Logger for diagnostics.

config ExecutorConfiguration

Executor configuration.

Properties

Statistics

Gets executor performance statistics.

public ExecutorStatistics Statistics { get; }

Property Value

ExecutorStatistics

Methods

AnalyzeWorkload<T>(long)

Analyzes workload characteristics for optimization planning.

public WorkloadProfile AnalyzeWorkload<T>(long elementCount) where T : unmanaged

Parameters

elementCount long

Number of elements.

Returns

WorkloadProfile

Workload analysis profile.

Type Parameters

T

Element type.

Dispose()

Performs dispose.

public void Dispose()

EstimateCacheEfficiency(long, Type)

Estimates cache efficiency for a given workload.

public double EstimateCacheEfficiency(long elementCount, Type elementType)

Parameters

elementCount long

Number of elements.

elementType Type

Type of elements.

Returns

double

Cache efficiency estimate (0.0 to 1.0).

EstimateVectorizationPotential<T>(long)

Estimates vectorization potential for a given workload.

public double EstimateVectorizationPotential<T>(long elementCount) where T : unmanaged

Parameters

elementCount long

Number of elements.

Returns

double

Vectorization potential (0.0 to 1.0).

Type Parameters

T

Element type.

ExecuteReduction<T>(ReadOnlySpan<T>, ReductionOperation)

Executes a reduction operation with optimized SIMD reduction patterns.

public T ExecuteReduction<T>(ReadOnlySpan<T> input, ReductionOperation operation) where T : unmanaged

Parameters

input ReadOnlySpan<T>

Input data.

operation ReductionOperation

Reduction operation.

Returns

T

Reduced result.

Type Parameters

T

Element type.

Execute<T>(KernelDefinition, ReadOnlySpan<T>, ReadOnlySpan<T>, Span<T>, long)

Executes a vectorized kernel with optimal SIMD utilization.

public void Execute<T>(KernelDefinition definition, ReadOnlySpan<T> input1, ReadOnlySpan<T> input2, Span<T> output, long elementCount) where T : unmanaged

Parameters

definition KernelDefinition

Kernel definition.

input1 ReadOnlySpan<T>

First input buffer.

input2 ReadOnlySpan<T>

Second input buffer.

output Span<T>

Output buffer.

elementCount long

Number of elements to process.

Type Parameters

T

Element type (must be unmanaged).

GetOperationMetrics(string)

Gets detailed performance metrics for a specific operation type.
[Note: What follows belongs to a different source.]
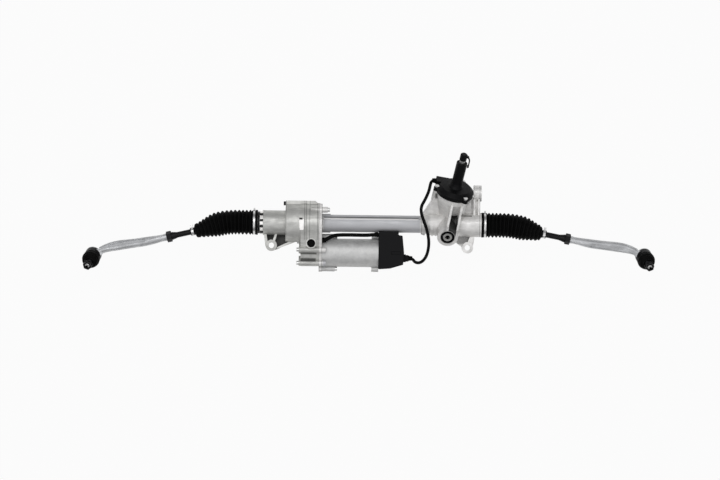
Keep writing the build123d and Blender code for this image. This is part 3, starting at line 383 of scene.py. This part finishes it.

public PerformanceMetricSnapshot? GetOperationMetrics(string operationType)

Parameters

operationType string

Type of operation to query.

Returns

PerformanceMetricSnapshot?

Performance metrics snapshot or null if not found.

GetPerformanceTrends()

Gets performance trends and optimization recommendations.

public PerformanceTrendAnalysis GetPerformanceTrends()

Returns

PerformanceTrendAnalysis

Performance trend analysis.

ResetStatistics()

Resets all performance counters and metrics.

public void ResetStatistics()